### Entries provided ###
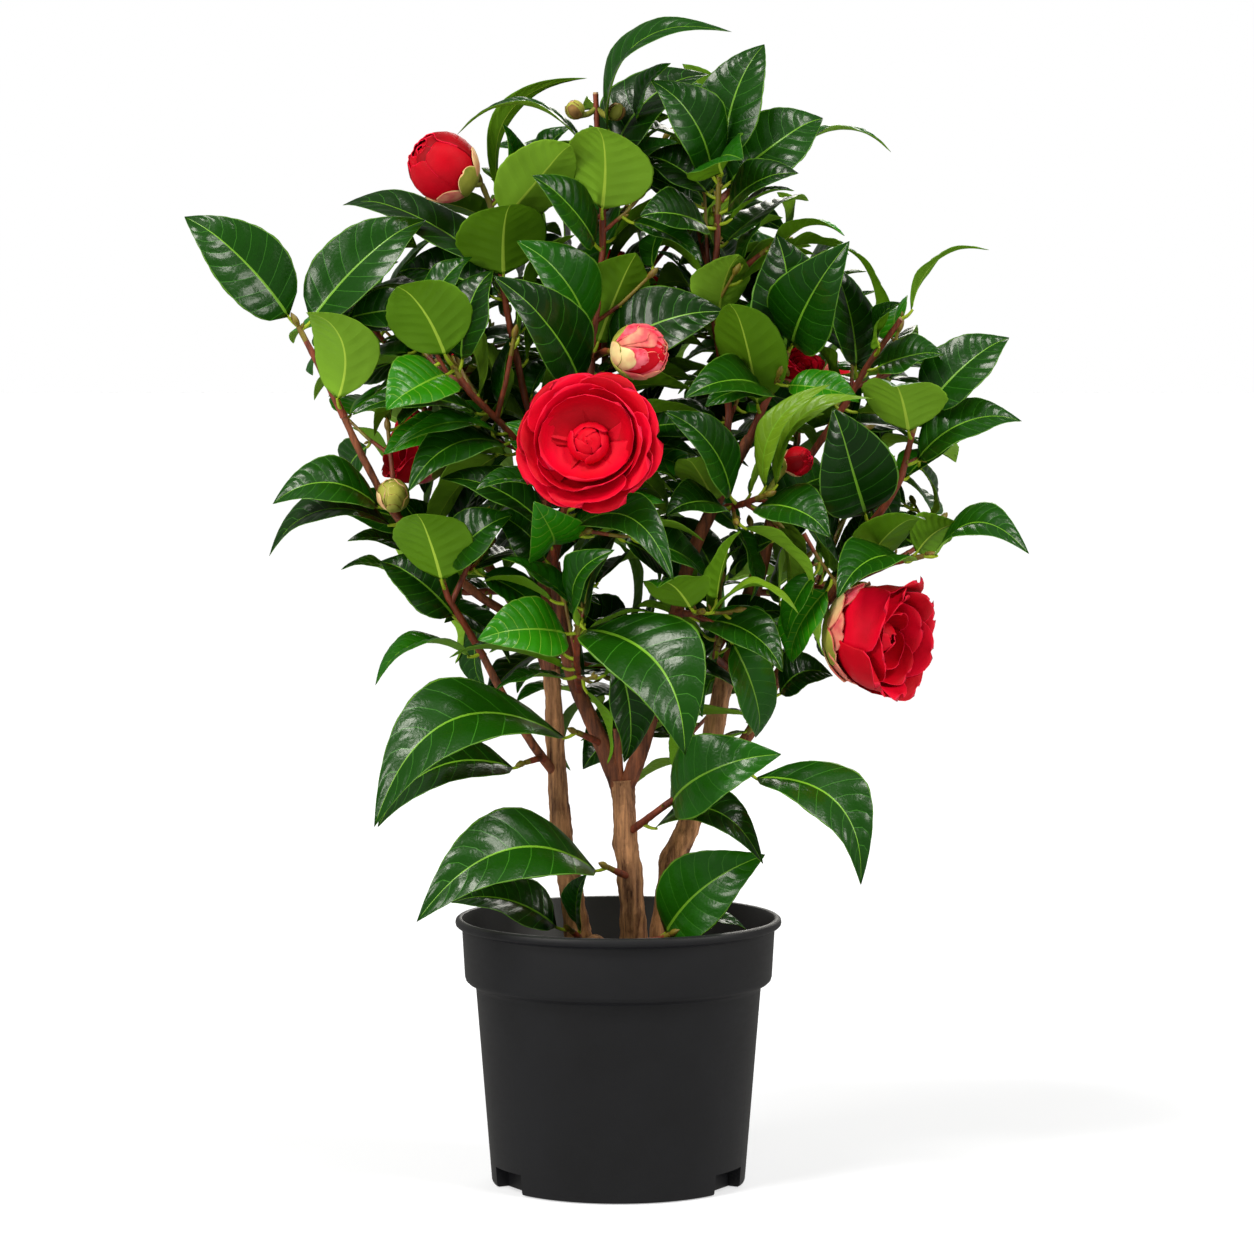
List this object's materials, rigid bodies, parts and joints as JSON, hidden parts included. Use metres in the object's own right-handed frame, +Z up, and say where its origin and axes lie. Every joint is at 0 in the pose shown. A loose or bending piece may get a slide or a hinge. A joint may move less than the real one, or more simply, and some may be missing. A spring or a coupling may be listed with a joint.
{
  "type": "potted camellia shrub",
  "caption": "Evergreen flowering shrub with woody stems, glossy leaves and red double blooms, standing in a round black nursery pot.",
  "frame": {"origin": "centre of the pot's flat underside, where the plant stands", "axes": "+Z up through the pot and the crown, -Y towards the side with the open flower, +X to that side's right"},
  "size_m": [0.478, 0.2824, 0.674],
  "materials": {
    "pot": "satin black",
    "soil": "loose dark potting mix",
    "bark": "fissured reddish brown bark",
    "leaves": "glossy dark green leaves with pale veins, red blooms"
  },
  "bodies": {
    "root": {"pot": "pot", "soil": "soil", "stem_front": "bark", "stem_left": "bark", "stem_right": "bark", "bough_front_left": "bark", "bough_front_right": "bark", "bough_left_high": "bark", "bough_left_low": "bark", "bough_right": "bark", "bough_back_left": "bark", "bough_back_mid": "bark", "bough_back_right": "bark", "foliage_far_left": "leaves", "foliage_left": "leaves", "foliage_left_mid": "leaves", "foliage_left_low": "leaves", "foliage_top_left": "leaves", "foliage_top": "leaves", "foliage_top_right": "leaves", "foliage_mid_right": "leaves", "foliage_upper_right": "leaves", "foliage_right": "leaves", "foliage_right_low": "leaves", "foliage_front": "leaves", "foliage_front_low": "leaves", "foliage_centre_right": "leaves", "foliage_centre_low": "leaves", "foliage_low_right": "leaves", "foliage_low_left": "leaves", "foliage_stem_left": "leaves", "foliage_stem_right": "leaves", "foliage_right_under": "leaves", "foliage_foot_left": "leaves", "foliage_foot_right": "leaves", "foliage_foot_mid": "leaves", "foliage_back_left": "leaves", "foliage_back_left_low": "leaves", "foliage_back_mid": "leaves", "foliage_back_right": "leaves", "foliage_back_right_low": "leaves", "foliage_back_low": "leaves", "foliage_back_centre": "leaves"}
  },
  "joints": []
}
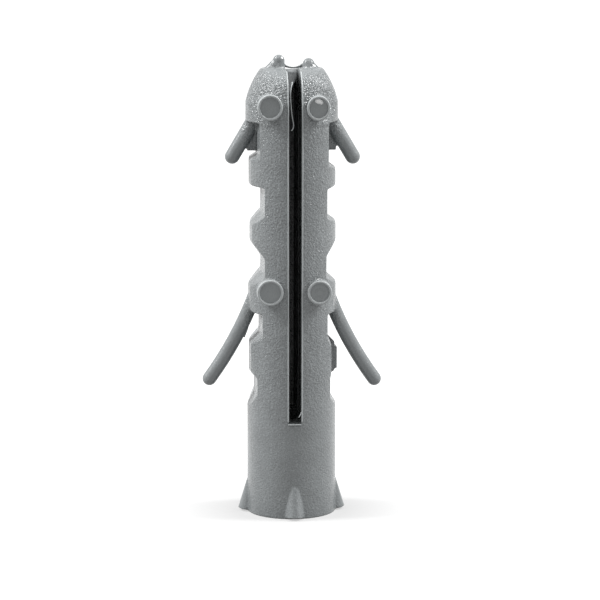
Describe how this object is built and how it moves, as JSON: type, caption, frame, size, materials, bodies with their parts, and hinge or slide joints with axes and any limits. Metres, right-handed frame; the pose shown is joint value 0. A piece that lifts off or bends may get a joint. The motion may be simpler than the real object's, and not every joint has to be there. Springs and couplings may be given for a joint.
{
  "type": "wall plug",
  "caption": "Moulded plastic wall plug, split by a long slot, with ribbed sides, spring whiskers and a solid collar round the screw hole.",
  "frame": {"origin": "centre of the mouth, on the face that the plug stands on", "axes": "+Z from the mouth to the tip, -Y out of the front slot, the whiskers lie in the XZ plane"},
  "size_m": [0.0161, 0.0096, 0.041],
  "materials": {
    "plug_plastic": "spark-eroded grain, semi-matt grey"
  },
  "bodies": {
    "root": {"wall_plug": "plug_plastic"}
  },
  "joints": []
}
###
# Written problem:
Go through the data above and find the lines with the word "loose". Copy each of those lines.

# Answer to the problem:
List this object's materials, rigid bodies, parts and joints as JSON, hidden parts included. Use metres in the object's own right-handed frame, +Z up, and say where its origin and axes lie. Every joint is at 0 in the pose shown. A loose or bending piece may get a slide or a hinge. A joint may move less than the real one, or more simply, and some may be missing. A spring or a coupling may be listed with a joint.
    "soil": "loose dark potting mix",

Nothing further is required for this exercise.